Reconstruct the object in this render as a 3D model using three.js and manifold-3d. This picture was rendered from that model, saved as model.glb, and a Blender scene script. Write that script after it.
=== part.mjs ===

--

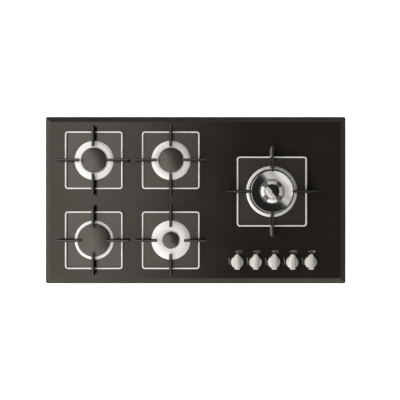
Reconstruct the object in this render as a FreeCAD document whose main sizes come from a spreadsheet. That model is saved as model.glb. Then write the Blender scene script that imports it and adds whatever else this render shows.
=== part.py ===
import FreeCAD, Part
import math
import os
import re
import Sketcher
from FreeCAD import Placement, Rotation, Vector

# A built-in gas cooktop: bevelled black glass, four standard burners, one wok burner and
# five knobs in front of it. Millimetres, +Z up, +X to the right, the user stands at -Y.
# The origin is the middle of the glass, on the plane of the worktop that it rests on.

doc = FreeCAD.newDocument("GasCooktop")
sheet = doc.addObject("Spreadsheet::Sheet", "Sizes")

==

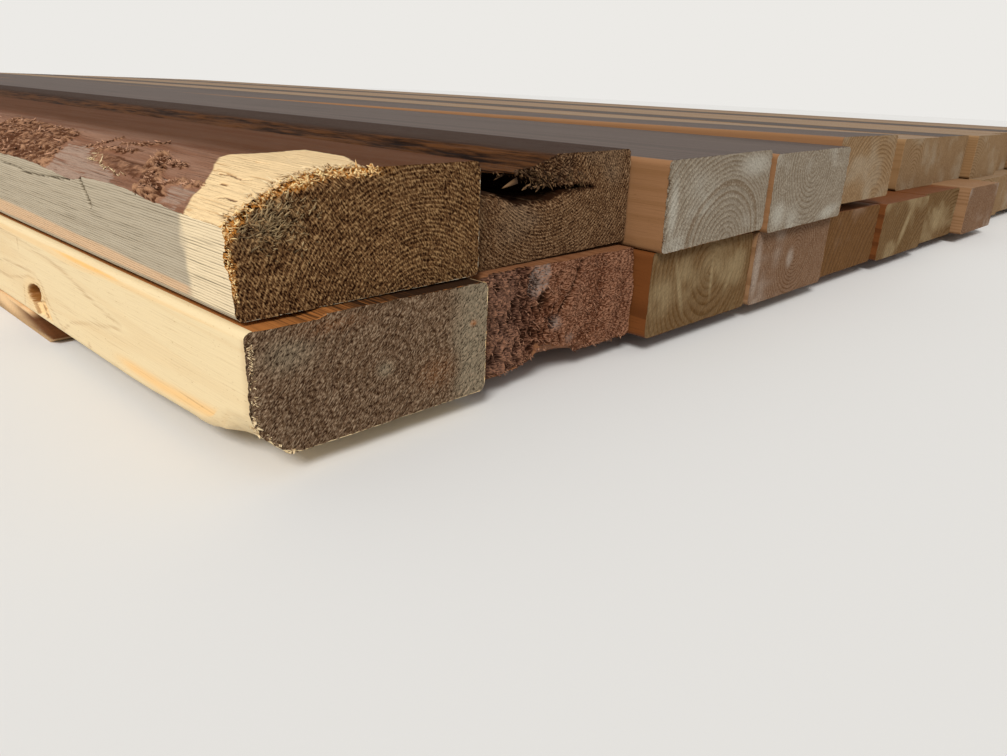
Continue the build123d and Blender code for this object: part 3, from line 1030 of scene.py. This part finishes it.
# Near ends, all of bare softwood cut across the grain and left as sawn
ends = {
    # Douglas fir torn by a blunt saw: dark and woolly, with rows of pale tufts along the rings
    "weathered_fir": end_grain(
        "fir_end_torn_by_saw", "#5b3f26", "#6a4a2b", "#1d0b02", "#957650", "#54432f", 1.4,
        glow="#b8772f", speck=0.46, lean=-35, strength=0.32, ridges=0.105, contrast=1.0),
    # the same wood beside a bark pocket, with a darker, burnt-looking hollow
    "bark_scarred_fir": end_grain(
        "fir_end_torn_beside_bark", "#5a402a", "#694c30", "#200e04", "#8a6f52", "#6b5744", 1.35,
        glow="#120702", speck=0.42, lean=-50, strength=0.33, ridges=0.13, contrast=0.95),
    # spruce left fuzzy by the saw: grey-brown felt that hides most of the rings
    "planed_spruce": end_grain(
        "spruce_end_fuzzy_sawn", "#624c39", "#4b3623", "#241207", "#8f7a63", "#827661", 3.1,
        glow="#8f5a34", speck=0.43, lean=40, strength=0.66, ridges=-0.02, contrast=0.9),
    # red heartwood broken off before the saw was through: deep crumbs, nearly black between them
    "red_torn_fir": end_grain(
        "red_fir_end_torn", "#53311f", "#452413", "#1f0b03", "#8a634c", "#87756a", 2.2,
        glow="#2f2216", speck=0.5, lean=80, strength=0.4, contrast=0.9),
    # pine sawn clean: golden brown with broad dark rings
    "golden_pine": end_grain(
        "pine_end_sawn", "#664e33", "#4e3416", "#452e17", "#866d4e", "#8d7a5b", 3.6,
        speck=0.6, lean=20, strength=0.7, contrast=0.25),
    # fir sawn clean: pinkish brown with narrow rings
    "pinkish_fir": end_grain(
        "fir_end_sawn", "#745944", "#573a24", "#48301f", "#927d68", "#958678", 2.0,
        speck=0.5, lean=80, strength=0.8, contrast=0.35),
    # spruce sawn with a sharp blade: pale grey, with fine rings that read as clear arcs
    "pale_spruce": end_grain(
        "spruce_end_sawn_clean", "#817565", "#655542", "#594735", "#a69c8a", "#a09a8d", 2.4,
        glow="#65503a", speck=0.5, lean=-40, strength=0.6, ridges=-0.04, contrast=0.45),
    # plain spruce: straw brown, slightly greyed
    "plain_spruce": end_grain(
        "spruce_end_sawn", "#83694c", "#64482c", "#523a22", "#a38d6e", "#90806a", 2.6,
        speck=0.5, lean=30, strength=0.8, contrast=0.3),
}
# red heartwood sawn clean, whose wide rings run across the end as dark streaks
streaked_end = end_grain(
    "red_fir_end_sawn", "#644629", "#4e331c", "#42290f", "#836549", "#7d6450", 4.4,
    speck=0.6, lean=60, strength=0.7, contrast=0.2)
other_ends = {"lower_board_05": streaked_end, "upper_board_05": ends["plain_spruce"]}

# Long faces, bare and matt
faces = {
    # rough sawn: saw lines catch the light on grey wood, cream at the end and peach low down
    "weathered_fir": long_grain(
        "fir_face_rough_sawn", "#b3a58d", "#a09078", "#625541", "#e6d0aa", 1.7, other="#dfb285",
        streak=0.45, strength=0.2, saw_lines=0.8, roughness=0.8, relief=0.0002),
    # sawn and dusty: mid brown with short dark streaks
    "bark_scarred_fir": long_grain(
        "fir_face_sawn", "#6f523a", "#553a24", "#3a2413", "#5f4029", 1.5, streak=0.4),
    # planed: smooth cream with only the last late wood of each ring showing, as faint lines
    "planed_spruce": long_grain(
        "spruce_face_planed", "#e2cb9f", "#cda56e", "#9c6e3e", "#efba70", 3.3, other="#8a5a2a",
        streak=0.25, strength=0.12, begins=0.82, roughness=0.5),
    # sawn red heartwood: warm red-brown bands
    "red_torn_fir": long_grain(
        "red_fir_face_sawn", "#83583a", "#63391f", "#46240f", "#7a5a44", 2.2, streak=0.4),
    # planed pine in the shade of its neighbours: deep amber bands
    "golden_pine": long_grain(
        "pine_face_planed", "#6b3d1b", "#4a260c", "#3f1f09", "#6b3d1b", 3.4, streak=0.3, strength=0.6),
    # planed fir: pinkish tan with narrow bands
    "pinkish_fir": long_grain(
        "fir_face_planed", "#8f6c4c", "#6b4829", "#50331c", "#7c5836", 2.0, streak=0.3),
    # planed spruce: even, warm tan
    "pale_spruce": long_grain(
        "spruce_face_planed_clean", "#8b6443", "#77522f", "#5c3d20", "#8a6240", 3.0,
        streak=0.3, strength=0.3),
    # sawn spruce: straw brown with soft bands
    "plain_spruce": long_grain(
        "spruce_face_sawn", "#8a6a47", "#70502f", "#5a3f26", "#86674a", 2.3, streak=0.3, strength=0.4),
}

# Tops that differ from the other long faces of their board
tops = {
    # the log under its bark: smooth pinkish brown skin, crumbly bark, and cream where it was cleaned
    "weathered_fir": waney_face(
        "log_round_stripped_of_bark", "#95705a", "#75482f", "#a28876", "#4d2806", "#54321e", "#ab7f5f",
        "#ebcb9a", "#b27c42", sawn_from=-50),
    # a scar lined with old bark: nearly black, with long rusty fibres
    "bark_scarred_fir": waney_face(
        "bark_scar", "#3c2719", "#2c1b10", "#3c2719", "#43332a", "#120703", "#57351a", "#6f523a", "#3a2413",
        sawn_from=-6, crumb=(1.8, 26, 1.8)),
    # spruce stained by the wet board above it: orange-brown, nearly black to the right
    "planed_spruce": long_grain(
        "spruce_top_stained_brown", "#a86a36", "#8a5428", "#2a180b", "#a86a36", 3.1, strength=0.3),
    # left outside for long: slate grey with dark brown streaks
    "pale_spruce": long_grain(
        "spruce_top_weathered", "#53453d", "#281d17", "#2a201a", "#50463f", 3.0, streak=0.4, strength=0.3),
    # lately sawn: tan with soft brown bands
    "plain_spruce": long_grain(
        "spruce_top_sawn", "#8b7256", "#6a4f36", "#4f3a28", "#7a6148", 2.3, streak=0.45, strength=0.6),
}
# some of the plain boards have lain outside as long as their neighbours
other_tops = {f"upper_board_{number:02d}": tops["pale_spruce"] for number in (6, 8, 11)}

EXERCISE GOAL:
Your answer should be a single number: how many lines of the material contain the word "Reconstruct".

TASK RESPONSE:
2